I’d been living in Mexico for several months already, pulling off the best mid-life crisis ever — stretching the bounds of telecommuting to my Web consulting job in Dallas, learning Spanish, loving but failing miserably at learning to salsa-dance, and in general having the time of my life. I’d settled on Guanajuato as my new Mexican home, but despite not knowing a soul (for the first hour or so), Oaxaca began working its seductive magic on me.
My main point of contact, both academic and social, was the Instituto Cultural de Oaxaca (ICO), www.icomexico.com the language school I’d chosen to keep working on my Spanish. I worked out of my apartment in the mornings and scheduled a one-hour private conversation class daily at the school, where I also threw myself into its many activities and excursions. I went to the ruins of Monte Alban, to an all-night cemetery celebration and costume parade for Day of the Dead (and got to use the harem costume I’d been toting around Mexico for two months for that express purpose), to the black pottery shops in San Bartoleo and the alebrije workshops in San Martin. And I signed up for the school’s Fundacion En Via women’s microfinancing tour.
The brainchild of ICO Director Carlos Hernandez Topete, who also serves as the non-profit organization’s executive director, En Via is sponsored by the language school with the dual purpose of fighting poverty with microfinancing loans to area women and providing a way for students and other visitors to experience a very intimate form of educational tourism. I invited my friend Mica, a 28-year-old teacher from San Francisco who was visiting me, to come along – feeling like it was an important enough experience to help pay for it since she was on a tight budget.
En Via is based on a classic microfinancing model that has proved successful around the world: women are put together in a group of three, considered an ideal number in that it ensures accountability but gives individual power to its members; the prospective loan receivers must define their goals and put together a business plan; and interest-free loans are given incrementally once the women prove that they are able to fund their projects and repay the money.

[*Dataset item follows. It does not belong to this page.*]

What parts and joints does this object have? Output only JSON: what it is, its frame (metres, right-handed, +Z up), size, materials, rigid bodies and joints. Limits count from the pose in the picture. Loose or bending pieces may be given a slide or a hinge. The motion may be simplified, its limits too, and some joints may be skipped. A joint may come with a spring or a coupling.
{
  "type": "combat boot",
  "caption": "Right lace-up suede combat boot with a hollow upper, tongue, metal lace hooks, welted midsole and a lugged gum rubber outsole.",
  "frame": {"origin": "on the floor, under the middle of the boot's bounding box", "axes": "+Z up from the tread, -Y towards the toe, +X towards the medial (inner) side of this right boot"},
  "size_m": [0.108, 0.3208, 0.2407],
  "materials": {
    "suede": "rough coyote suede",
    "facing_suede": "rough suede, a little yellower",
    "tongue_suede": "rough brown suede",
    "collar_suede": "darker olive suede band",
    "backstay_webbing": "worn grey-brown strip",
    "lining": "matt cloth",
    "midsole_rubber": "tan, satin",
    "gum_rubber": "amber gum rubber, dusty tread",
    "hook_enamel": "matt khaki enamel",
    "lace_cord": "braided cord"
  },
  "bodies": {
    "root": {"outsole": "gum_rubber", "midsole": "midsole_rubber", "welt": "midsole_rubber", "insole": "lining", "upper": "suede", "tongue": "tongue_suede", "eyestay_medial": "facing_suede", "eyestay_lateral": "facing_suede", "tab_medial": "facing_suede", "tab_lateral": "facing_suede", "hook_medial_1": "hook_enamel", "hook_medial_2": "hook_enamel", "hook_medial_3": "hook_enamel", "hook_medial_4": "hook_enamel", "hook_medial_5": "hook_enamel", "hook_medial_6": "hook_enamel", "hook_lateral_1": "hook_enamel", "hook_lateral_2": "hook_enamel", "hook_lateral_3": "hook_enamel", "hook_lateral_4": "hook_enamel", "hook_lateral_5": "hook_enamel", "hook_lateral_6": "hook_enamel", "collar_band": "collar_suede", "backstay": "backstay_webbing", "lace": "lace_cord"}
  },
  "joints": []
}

The first loan is $1300 pesos, or about $100 U.S., and loan recipients have a week to buy supplies to put their plan into action. For example, weavers would buy their yarn and dye within that first week; a potential store owner would need to purchase inventory. Repayment is 130 pesos a week (or about $10) for 10 weeks, and once the women repay the first loan, they’re eligible to apply for a second loan of $2,000. They can then choose to repay the loan at the same rate of 130 pesos a week, or repay a larger amount for a shorter period of time. A third loan pushes the amount to $3,000, and then the women can apply for a larger “item loan,” which can be applied to a purchase of 4,000 pesos or more.
ICO runs En Via tours (www.envia.org) every Thursday and Saturday afternoon, and participants’ $50 fee goes directly into the loan pot. Managing Director Emily Berens, a vibrant 32-year-old from Boston who’s been living in Oaxaca about a year, gave us a brief orientation before leaving on the group’s goals and our mission for the day: to listen to the loan ideas pitched by two groups of women, evaluate their possibility of success, and choose which group our loan money would go to.

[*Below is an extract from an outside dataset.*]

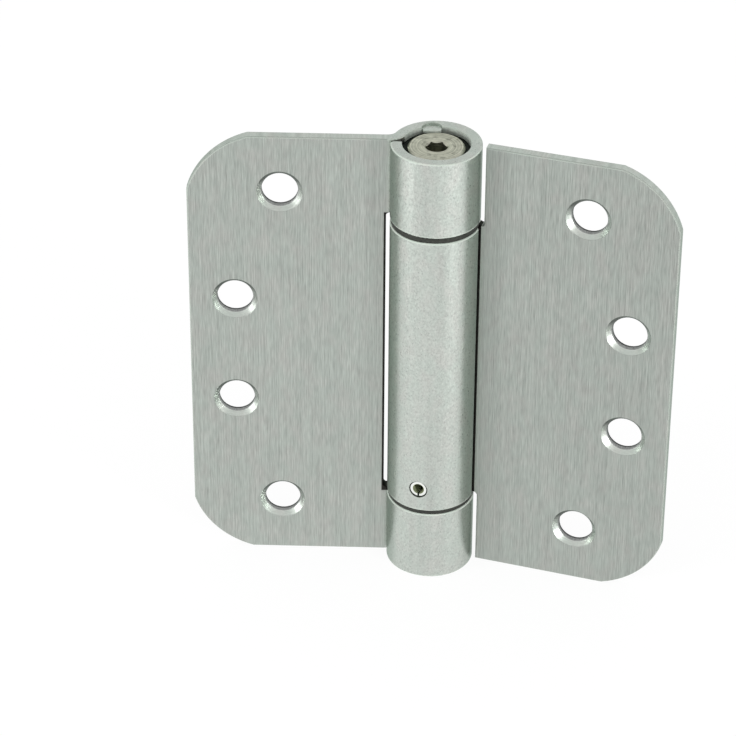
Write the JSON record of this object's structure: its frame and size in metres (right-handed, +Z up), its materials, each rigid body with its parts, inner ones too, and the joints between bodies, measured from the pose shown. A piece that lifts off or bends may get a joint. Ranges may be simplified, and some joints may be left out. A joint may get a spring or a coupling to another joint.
{
  "type": "spring loaded door hinge",
  "caption": "Self-closing full mortise door hinge: two round-cornered leaves on a barrel that hides a torsion spring, with a hex adjuster in the top knuckle.",
  "frame": {"origin": "on the pin axis at the bottom end of the bottom knuckle", "axes": "+Z up along the pin axis; the frame leaf points along -X and its countersunk face looks along -Y"},
  "size_m": [0.1004, 0.0225, 0.1016],
  "materials": {
    "satin_plate": "satin chrome plating over brushed sheet steel",
    "bare_steel": "turned, unplated",
    "blackened_steel": "black oxide",
    "spring_steel": "oil tempered wire",
    "pin_steel": "bright, unplated",
    "black_nylon": "moulded black nylon"
  },
  "bodies": {
    "frame": {"frame_leaf": "satin_plate", "lock_bush": "blackened_steel", "top_washer": "black_nylon", "bottom_washer": "black_nylon", "bottom_bearing": "black_nylon", "bottom_cap": "satin_plate"},
    "door": {"barrel_leaf": "satin_plate", "top_bearing": "black_nylon", "torsion_spring": "spring_steel", "guide_rod": "bare_steel", "lower_plug": "bare_steel", "roll_pin": "pin_steel"},
    "adjuster": {"tension_adjuster": "bare_steel"}
  },
  "joints": [
    {"name": "leaf_swing", "type": "hinge", "parent": "frame", "child": "door", "pos_m": [0, 0, 0.0508], "axis": [0, 0, 1], "range_deg": [-164, 16], "stiffness_Nm_per_rad": 0.272, "deforming": ["torsion_spring"]},
    {"name": "adjuster_press", "type": "slide", "parent": "frame", "child": "adjuster", "axis": [0, 0, -1], "range_m": [0, 0.0024], "stiffness_N_per_m": 7400, "deforming": ["torsion_spring"]}
  ]
}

Our tour of seven went in the school van to Teotitlan del Valle, where two groups of three women each presented their loan ideas. One group was all weavers, wanting to use their loan money to buy more yarn and dye to ramp up production for the coming holidays and Christmas markets. The other group had one woman who wanted to raise and sell chickens, one who wanted to plant fruit trees, and one who wanted to turn an extra room in her house into a small neighborhood convenience store.
As the women invited us into their homes to describe their ideas, Carlos translated for those in the group whose Spanish needed some help, and Emily helped us formulate specific questions about the women’s business plans and projections. This wasn’t tourism; it was rubber-meets-the-road investment in people’s lives, and I don’t think one of us was untouched by the weight of our responsibility.
At the end of the day, we agonized over our choice as to which group would receive our loan money – and were relieved when Emily let us know that the others would have a chance to reapply with guaranteed success. We picked the group of weavers, as they had a more pressing deadline of wanting to make more rugs for the Christmas markets. Later, Mica and I both agreed that the trip had been the highlight of our time in Oaxaca, not just because it was a way cool experience but because we’d had a chance to really make a difference in women’s lives.
I’ve lived abroad and traveled through many second- and third-world countries, but this experience provided a window into a world that was suddenly up close and personal. I have such complete and utter respect for the women in these villages who work so hard to forge a better life for their families — one tri-general family of women was working to defray costs for the 20-year-old daughter (also a loan recipient), an accounting student at the University of Oaxaca. Yanet conducts her business of making beaded earrings on the bus to and from her classes each day; her mother Enedina and grandmother Juana weave beautiful rugs in Teotitlán.
There are tourists and there are travelers, and there is a way to conduct tourism — in Spanish, “con corazon” or with heart — that is not only respectful but is a kind of grassroots diplomacy in itself because it encourages real contact and mutual understanding between people of different cultures. Fundacion En Via provides that kind of travel experience: with heart.